Enslaved Africans, in America, were not considered human. They were
classified, in an early version of the U.S. Constitution, as only
three-fifths of a human being. They had no rights whatsoever. Millions
of African families were broken, separated and sold off to other
plantations. Brutal beatings and mutilations were commonplace. Learning
how to read was a crime. Retaining one’s identity, dignity, religion,
history, language, names and other traits were outlawed and violently
prohibited. African women had to endure thousands upon thousands of
rapes by their slave owners and overseers. African men were forced to
stud, like animals, to produce more slaves and were not allowed to
express their manhood for fear of death. Evolving out of a slave
psychic takes many generations to accomplish.

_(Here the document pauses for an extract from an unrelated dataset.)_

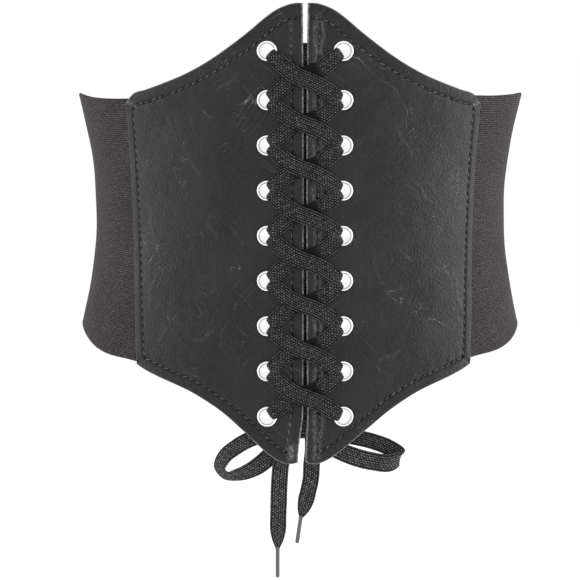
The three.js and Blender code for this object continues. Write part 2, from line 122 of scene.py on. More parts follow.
def smooth_table(xs, ys, at):
    """A table read on a smooth curve through its points; its values may be numbers or places."""
    xs, ys, at = np.asarray(xs, float), np.asarray(ys, float), np.asarray(at, float)
    slopes = np.gradient(ys, xs, axis=0)
    i = np.clip(np.searchsorted(xs, at, side="right") - 1, 0, len(xs) - 2)
    wide = (slice(None),) * at.ndim + (None,) * (ys.ndim - 1)
    step = (xs[i + 1] - xs[i])[wide]
    t = np.clip((at - xs[i]) / (xs[i + 1] - xs[i]), 0, 1)[wide]
    start = (2 * t**3 - 3 * t**2 + 1) * ys[i] + (t**3 - 2 * t**2 + t) * step * slopes[i]
    return start + (3 * t**2 - 2 * t**3) * ys[i + 1] + (t**3 - t**2) * step * slopes[i + 1]


def soft_waves(x, y, size, seed):
    """A gentle uneven height, about -1 to 1, with swells of about the given size."""
    draws = np.random.default_rng(seed)
    height = 0
    for _ in range(7):
        turn, shift = draws.uniform(0, 2 * np.pi, 2)
        pace = 2 * np.pi / (size * draws.uniform(0.7, 1.6))
        height = height + np.sin((x * np.cos(turn) + y * np.sin(turn)) * pace + shift)
    return height / 3.2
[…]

It was once proposed to give all freed slaves “forty acres and a
mule,” but that was vetoed by President Andrew Jackson, himself a slave
trader. Later, in the twentieth century, the policy of affirmative
action was created to provide “equal opportunity” for people of African
descent, but that was eventually watered down to include all the
so-called “minorities.” The largest benefactors of the new affirmative
action were white women, descendants of the original slave traders and
owners. So again, people of African descent were cheated out of their
proper compensation.

The movement for reparations — financial atonement for enslavement
— has not been able to successfully get off the ground, as have the
movements on behalf of American Japanese and European Jews. There is
strong resistance to this both in and out of Congress. Some feel that
people of African descent are owed nothing. I am not convinced that
just giving lump sum cash payments to millions of people is the answer.
But there is a solution.

I propose Education Free Zones which would allow students of
African descent to attend designated colleges or universities
absolutely free — from freshman to Ph.D. This would include room,
board, books, tuition and class supplies. For instance, all students of
African descent who are qualified could attend Morehouse, Spelman, the
University of California, other universities or college systems in
every state, community colleges, or trade schools, without any
educational-related fees. The duration of this program could coincide
with the number of years that slavery existed in America.

Scholarships and fellowships are not the answer, for they may still
involve some kind of financial burden through student loans. work-study
or partial financial assistance.

Of course, this would not compensate all people of African descent.
But it seems that this proposal would he the best and most fair way to
compensate the descendants of those who were never paid for hundreds of
years of free brutal slave labor I am sure that the millions of
affected parents would much rather see a guaranteed top-notch higher
education for their children than one lump sum cash payment that may
satisfy immediate needs but not guarantee a future for their children.
The budgets for the B-2 bombers and the exploration of Mars alone could
pay the costs.

If this country purports to spread human rights, democracy and
justice all over the world, then there is no better place to start than
right here at home where a huge debt is owed.